After the 1978 Marxist revolution by the PDPA, Haqqani joined the Hezb-i Islami movement of Mawlawi Mohammad Yunus Khalis.

1980

He distinguished himself as an internationally sponsored insurgent fighter in the 1980s during the Soviet–Afghan War, including in Operation Magistral.

He earned U.S. praise and was called "goodness personified" by the U.S. officials.

US officials have admitted that during the Soviet–Afghan War, he was a prized asset of the Central Intelligence Agency (CIA).

Former U.S. president Ronald Reagan called Jalaluddin Haqqani a "freedom fighter" during the Soviet–Afghan War.

In the 1980s, Jalaluddin Haqqani was cultivated as a "unilateral" asset of the CIA and received tens of millions of dollars in cash for his work in fighting the Soviet-led Afghan forces in Afghanistan, according to an account in The Bin Ladens, a 2008 book by Steve Coll.

He reputedly attracted generous support from prosperous Arab countries compared to other resistance leaders.

At that time, Haqqani helped and protected Osama bin Laden, who was building his own militia to fight Soviet-backed Afghanistan.

Mujahids under his command were also responsible for the assassination of Faiz Mohammed and two other diplomats in Lake Tiga, Paktia Province.

The influential U.S. Congressman Charlie Wilson, who helped to direct tens of millions of dollars to the Afghan Islamists, was so taken by Haqqani that he referred to him as "goodness personified".

Charles Wilson also desired to fire a Stinger missile at one of the Soviet helicopters.

Haqqani was happy to make Charles Wilson's wartime fantasy come true.

They dragged chains and tires on road to create dust cloud which will attract the Soviet helicopters.

However, none of the Soviet helicopters came and Charles Wilson was unable to fire any missile.

This episode highlights the type of relationship which U.S. officials and Haqqani network used to share.

He was a key US and Pakistani ally in resisting the Soviet-backed Afghanistan.

Some news media outlets report that Haqqani even received an invitation to, and perhaps even visited, President Ronald Reagan's White House, although the photographs used to support the allegation of such a meeting have cast doubt that Haqqani ever visited the US.

(The pictures originally purporting to show this meeting are, in fact, of Mohammad Yunus Khalis.)

1991

During the rule of Najibullah in 1991, Haqqani captured the city of Khost, which became the first communist city to fall to the jihadis.

1992

After the fall of Kabul to the Mujahideen forces in 1992, he was appointed Justice Minister of the Islamic State of Afghanistan, and refrained from taking sides in the fratricidal conflict that broke out between Afghan factions during the 1990s, a neutrality that was to earn him respect.

1995

Haqqani was not an original member of the Taliban; in 1995, just prior to the Taliban's occupation of Kabul, he switched his allegiance to them.

1996

In 1996–97, he served as a Taliban military commander north of Kabul, and was accused of ethnic cleansing against local Tajik populations.

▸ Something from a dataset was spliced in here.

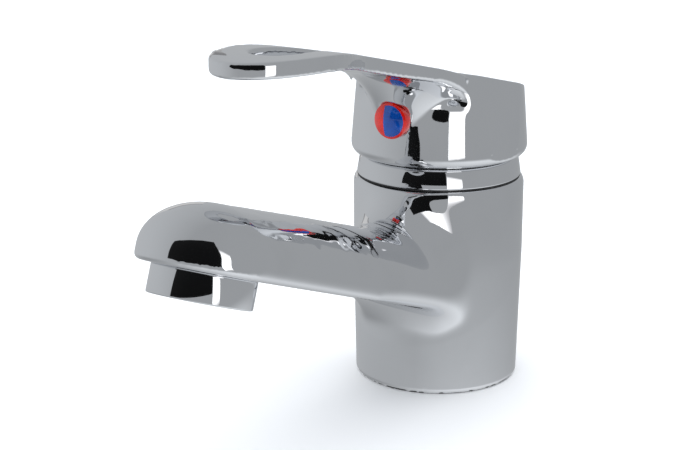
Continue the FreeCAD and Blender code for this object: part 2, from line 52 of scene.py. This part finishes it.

During the Taliban government, he served as the Minister of Borders and Tribal Affairs and governor of Paktia Province.

2004

By 2004, he was directing pro-Taliban insurgent group to launch a holy war in Afghanistan.

2015

Media reports emerged in late July 2015 that Haqqani had died the previous year.

According to the reports, he died in Afghanistan and was buried in Khost Province of Afghanistan.

These reports were denied by the Taliban and some members of the Haqqani family.

2016

In 2016, U.S. Lieutenant General John W. Nicholson Jr. claimed that the U.S. and NATO were not targeting Haqqani's network in Afghanistan.

2018

Jalaluddin Haqqani (جلال الدين حقاني) (1939 – 3 September 2018) was an Afghan insurgent commander who founded the Haqqani network, an insurgent group fighting in guerilla warfare against US-led NATO forces and the now former government of Afghanistan they support.

On 3 September 2018, the Taliban released a statement announcing that Haqqani had died after a long illness in Afghanistan.